Harapan yang Tak Pernah Padam
Di balik gaya hidup yang keras dan penuh keterbatasan itu, tetap ada harapan. Banyak dari mereka bermimpi bisa punya lapak tetap, kios kecil, atau bahkan warung sederhana. Ada pula yang berharap bisa menyekolahkan anak hingga perguruan tinggi, agar kelak tak harus hidup di jalanan seperti mereka.

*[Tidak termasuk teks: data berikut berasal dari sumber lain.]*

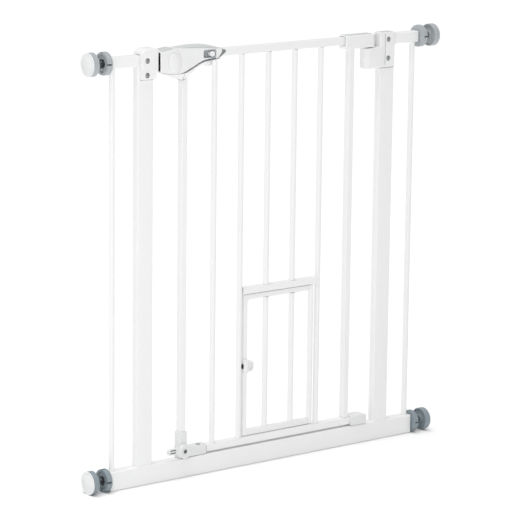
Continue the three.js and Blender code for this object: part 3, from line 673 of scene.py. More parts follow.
def hinge_housing():
    """The barrel that holds the pin, the neck and web behind it, and the sleeve round the post."""
    b = box_of("hinge_housing")
    h = HOUSING
    radius, top, right, corner = h["radius"], h["barrel_top"], h["neck_right"], h["corner"]
    plan = [*arc(HINGE_X, 0, radius, 90, 270, 24), *arc(right - corner, -radius + corner, corner, -90, 0, 4)]
    plan += arc(right - corner, radius - corner, corner, 0, 90, 4)
    body = prism("hinge_housing_barrel", plan, "Z", b.z0, top)
    soften(body, h["edge"], 4)
    neck_plan = round_rect(h["neck_left"], right + 3, -h["neck_half"], h["neck_half"], 2.4)
    neck = prism("neck", neck_plan, "Z", top - 6, b.z1)
    soften(neck, 1.6, 4)
    front, back = -h["sleeve_half"], h["sleeve_half"]
    web = block("web", h["web_left"], h["neck_left"] + 2, 5, back, top - 4, b.z1 - 4)
    plate = fillet([(right - 2, b.z0, 0), (b.x1, b.z0, 5), (b.x1, b.z1, 2.5), (right - 2, b.z1, 0)])
    sleeve = prism("sleeve", plate, "Y", front, back)
    soften(sleeve, 0.9, 3)
    pocket = rod("pocket", "Z", (HINGE_X, 0), b.z0 + 3, top + BEYOND, h["pocket"])
    post = box_of("right_post")
    outside, low = b.x1 + BEYOND, b.z0 - BEYOND
    room = block("post_room", post.x0 - GAP, outside, post.y0 - GAP, post.y1 + GAP, low, post.z1 + GAP)
    recesses = [screw_recess(f"recess_{i}", x, z, front) for i, (x, z) in enumerate(HINGE_SCREWS)]
    g = HOUSING_GROOVE
    groove = block("groove", g["x"], g["x"] + g["width"], -20, front + g["depth"], g["bottom"], g["top"])
    fuse(body, neck, web, sleeve)
    carve(body, pocket, room, groove, *recesses)
    dress(body, "frame", WHITE, "white_plastic", "hinge_housing")
    # Painted shadow: a dark strip under the housing.
    shadow_strip("hinge_housing_shadow_strip", "frame", post, b.x0, b.x1 - 0.6, b.z0)
    # Painted shade: a dark sheet on the web's front, where the gap beside the cap is in shade.
    shade_sheet = block("hinge_gap_shade_sheet", *HOUSING_SHADE_SHEET, top + 0.4, b.z1 - 5)
    dress(soften(shade_sheet, 0.2, 2), "frame", GAP_SHADE, "grey_plastic")
    # Painted shade: a grey strip laid in the groove to darken it.
    strip = block(
        "hinge_housing_groove_shade", g["x"] + 0.1, g["x"] + g["width"] - 0.1, front + 1.0, front + g["depth"] - 0.1,
        g["bottom"] + 0.1, g["top"] - 0.1,
    )
    dress(soften(strip, 0.1, 2), "frame", RECESS_GREY_AND_SHADE, "grey_plastic")
    for level, (x, z) in zip(("upper", "lower"), HINGE_SCREWS):
        screw(f"hinge_screw_{level}", x, z, front)
    # Painted shade on the housing's top.
    top_shade_plate("hinge_housing_top_shade_plate", "frame", round_rect(h["neck_left"] + 2, b.x1 - 1.6, -8.2, 8.2, 3.0), b.z1)


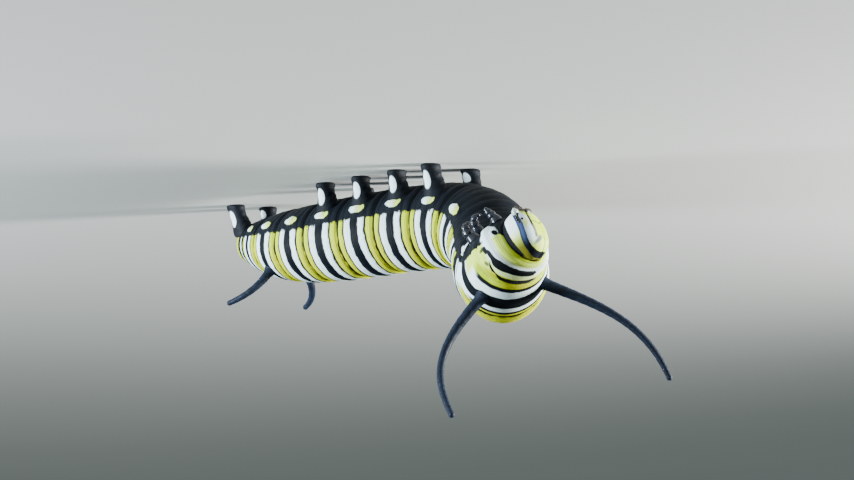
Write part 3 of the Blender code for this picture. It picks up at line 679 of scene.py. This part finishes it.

Mereka tidak butuh belas kasihan, tapi kesempatan. Akses terhadap pelatihan, modal usaha kecil, atau ruang berjualan yang lebih aman dan legal bisa sangat membantu. Banyak komunitas dan LSM yang mulai merangkul para pedagang jalanan, termasuk penjual tisu, untuk memberikan mereka pelatihan keterampilan atau bantuan modal. Namun jumlahnya masih sangat terbatas dibanding kebutuhan nyata di lapangan.
Akhir Kata
Gaya hidup penjual tisu di pinggir jalan adalah gambaran nyata tentang bagaimana semangat manusia bisa bertahan dalam kerasnya kehidupan. Mereka mungkin tak punya pakaian rapi atau pekerjaan kantoran, tapi mereka punya kehormatan karena memilih bekerja, bukan menyerah. Di tengah kepungan stigma, cuaca ekstrem, dan ketidakpastian, mereka tetap menjalani hari demi hari dengan harapan sederhana: bisa bertahan hidup dengan layak dan bermartabat.
Jadi, lain kali saat Anda melihat seseorang menjual tisu di pinggir jalan, ingatlah bahwa di balik tangan yang mengulurkan sebungkus tisu itu, ada cerita panjang tentang keberanian, pengorbanan, dan cinta terhadap hidup. Mungkin, memberi dua ribu rupiah bukanlah tentang kebutuhan akan tisu, tapi tentang memberi dukungan kecil kepada mereka yang terus berjuang tanpa pamrih di sudut-sudut jalanan kota.